Exercise objective. All lines holding the string "Identity" are to be shown.

───── Records for processing ─────

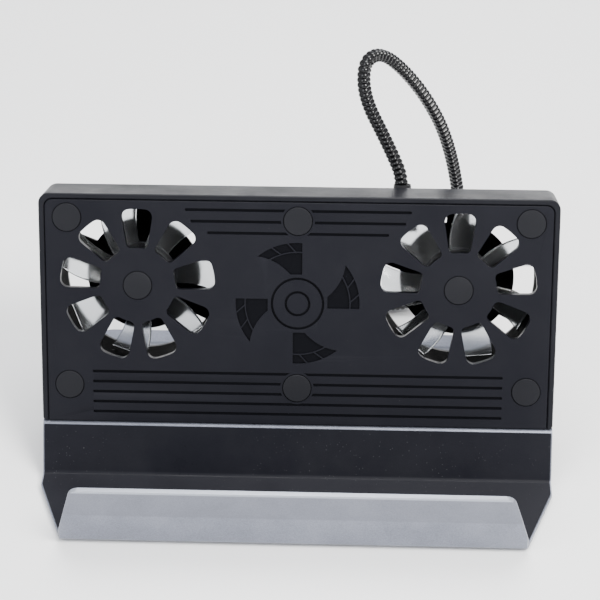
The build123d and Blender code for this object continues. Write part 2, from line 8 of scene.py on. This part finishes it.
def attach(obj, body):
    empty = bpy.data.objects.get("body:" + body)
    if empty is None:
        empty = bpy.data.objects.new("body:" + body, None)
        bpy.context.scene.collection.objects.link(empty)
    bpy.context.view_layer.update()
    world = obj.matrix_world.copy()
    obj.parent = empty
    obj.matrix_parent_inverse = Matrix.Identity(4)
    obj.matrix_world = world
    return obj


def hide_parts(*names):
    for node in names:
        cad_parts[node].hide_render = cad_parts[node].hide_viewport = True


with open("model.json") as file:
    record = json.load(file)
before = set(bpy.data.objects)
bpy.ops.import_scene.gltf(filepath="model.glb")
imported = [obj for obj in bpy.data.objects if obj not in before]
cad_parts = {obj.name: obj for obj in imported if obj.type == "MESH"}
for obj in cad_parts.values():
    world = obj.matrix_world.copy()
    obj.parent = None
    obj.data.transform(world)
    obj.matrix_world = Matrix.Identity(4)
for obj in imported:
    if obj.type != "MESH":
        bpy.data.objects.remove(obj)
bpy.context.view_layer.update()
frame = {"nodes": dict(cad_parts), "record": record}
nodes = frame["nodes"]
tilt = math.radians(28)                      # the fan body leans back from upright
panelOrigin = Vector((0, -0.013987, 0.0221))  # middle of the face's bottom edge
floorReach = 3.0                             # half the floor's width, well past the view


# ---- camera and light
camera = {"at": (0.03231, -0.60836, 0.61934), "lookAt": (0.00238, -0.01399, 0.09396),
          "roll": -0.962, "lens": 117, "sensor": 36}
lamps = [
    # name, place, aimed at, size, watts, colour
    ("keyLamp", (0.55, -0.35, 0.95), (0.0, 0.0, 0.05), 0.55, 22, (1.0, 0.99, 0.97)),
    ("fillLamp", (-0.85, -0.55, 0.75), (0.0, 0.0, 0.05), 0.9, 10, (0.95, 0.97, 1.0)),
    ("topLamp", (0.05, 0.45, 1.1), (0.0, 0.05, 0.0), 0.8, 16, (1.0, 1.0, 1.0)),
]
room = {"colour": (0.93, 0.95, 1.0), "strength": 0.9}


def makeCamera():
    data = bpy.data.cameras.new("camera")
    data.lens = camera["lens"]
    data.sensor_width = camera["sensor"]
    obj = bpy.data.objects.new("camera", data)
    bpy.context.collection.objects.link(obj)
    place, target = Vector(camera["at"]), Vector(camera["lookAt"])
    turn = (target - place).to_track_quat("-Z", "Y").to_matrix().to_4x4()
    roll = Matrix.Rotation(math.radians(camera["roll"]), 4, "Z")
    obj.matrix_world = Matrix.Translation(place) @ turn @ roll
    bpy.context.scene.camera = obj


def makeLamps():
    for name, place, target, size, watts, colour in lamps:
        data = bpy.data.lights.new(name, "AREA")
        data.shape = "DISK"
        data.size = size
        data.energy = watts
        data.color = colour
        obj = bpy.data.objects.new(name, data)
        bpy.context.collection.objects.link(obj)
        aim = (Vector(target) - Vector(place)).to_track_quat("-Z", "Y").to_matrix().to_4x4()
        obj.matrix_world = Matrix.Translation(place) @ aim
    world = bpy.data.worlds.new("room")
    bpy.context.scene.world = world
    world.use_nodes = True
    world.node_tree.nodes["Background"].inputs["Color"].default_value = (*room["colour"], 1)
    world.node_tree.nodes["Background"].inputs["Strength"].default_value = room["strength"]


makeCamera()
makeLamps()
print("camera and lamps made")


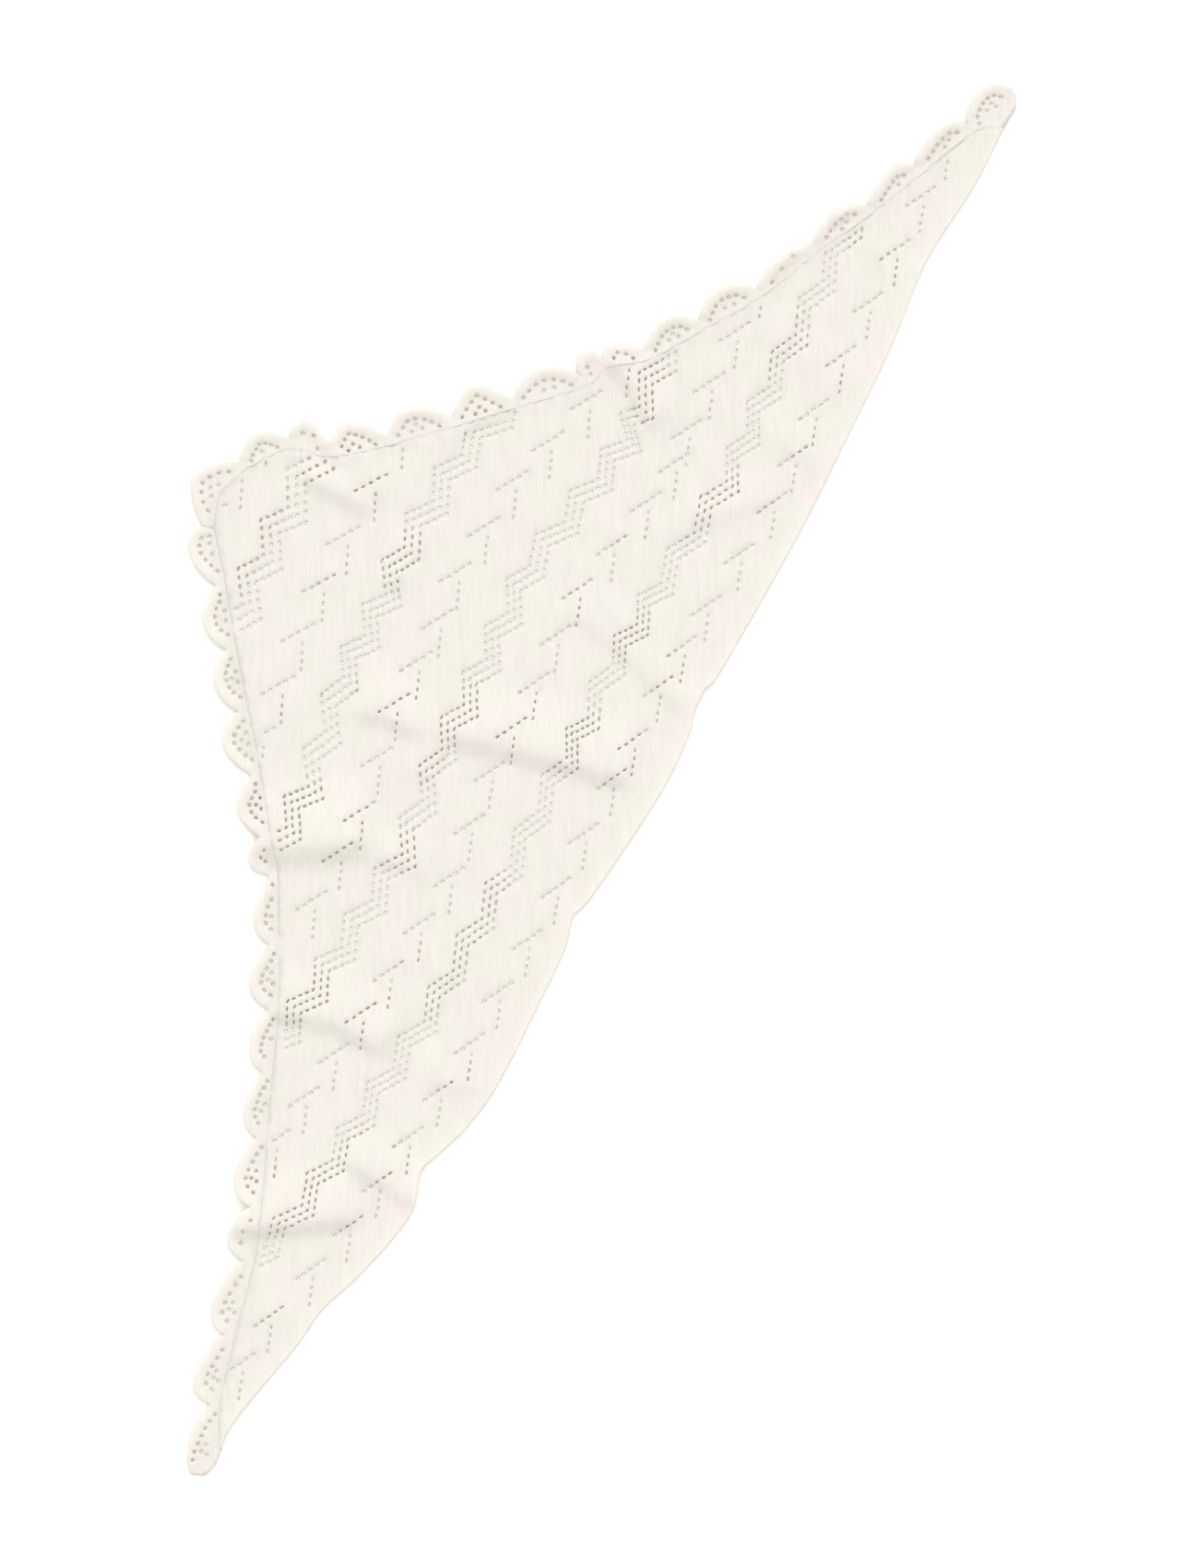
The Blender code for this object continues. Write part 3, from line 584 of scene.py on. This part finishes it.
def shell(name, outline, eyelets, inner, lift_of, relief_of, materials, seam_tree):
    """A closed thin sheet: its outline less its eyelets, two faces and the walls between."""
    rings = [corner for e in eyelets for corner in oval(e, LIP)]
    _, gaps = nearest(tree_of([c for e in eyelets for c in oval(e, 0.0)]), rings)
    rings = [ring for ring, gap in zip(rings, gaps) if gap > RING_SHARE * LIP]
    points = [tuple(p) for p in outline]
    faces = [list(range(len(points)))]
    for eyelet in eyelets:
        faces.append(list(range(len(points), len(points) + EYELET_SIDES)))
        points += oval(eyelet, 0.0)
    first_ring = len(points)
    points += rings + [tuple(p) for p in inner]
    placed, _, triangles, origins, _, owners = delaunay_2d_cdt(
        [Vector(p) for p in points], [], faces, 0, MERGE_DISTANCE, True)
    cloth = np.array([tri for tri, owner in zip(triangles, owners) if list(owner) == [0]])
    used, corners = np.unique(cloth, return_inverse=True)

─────

Written answer.
    obj.matrix_parent_inverse = Matrix.Identity(4)
    obj.matrix_world = Matrix.Identity(4)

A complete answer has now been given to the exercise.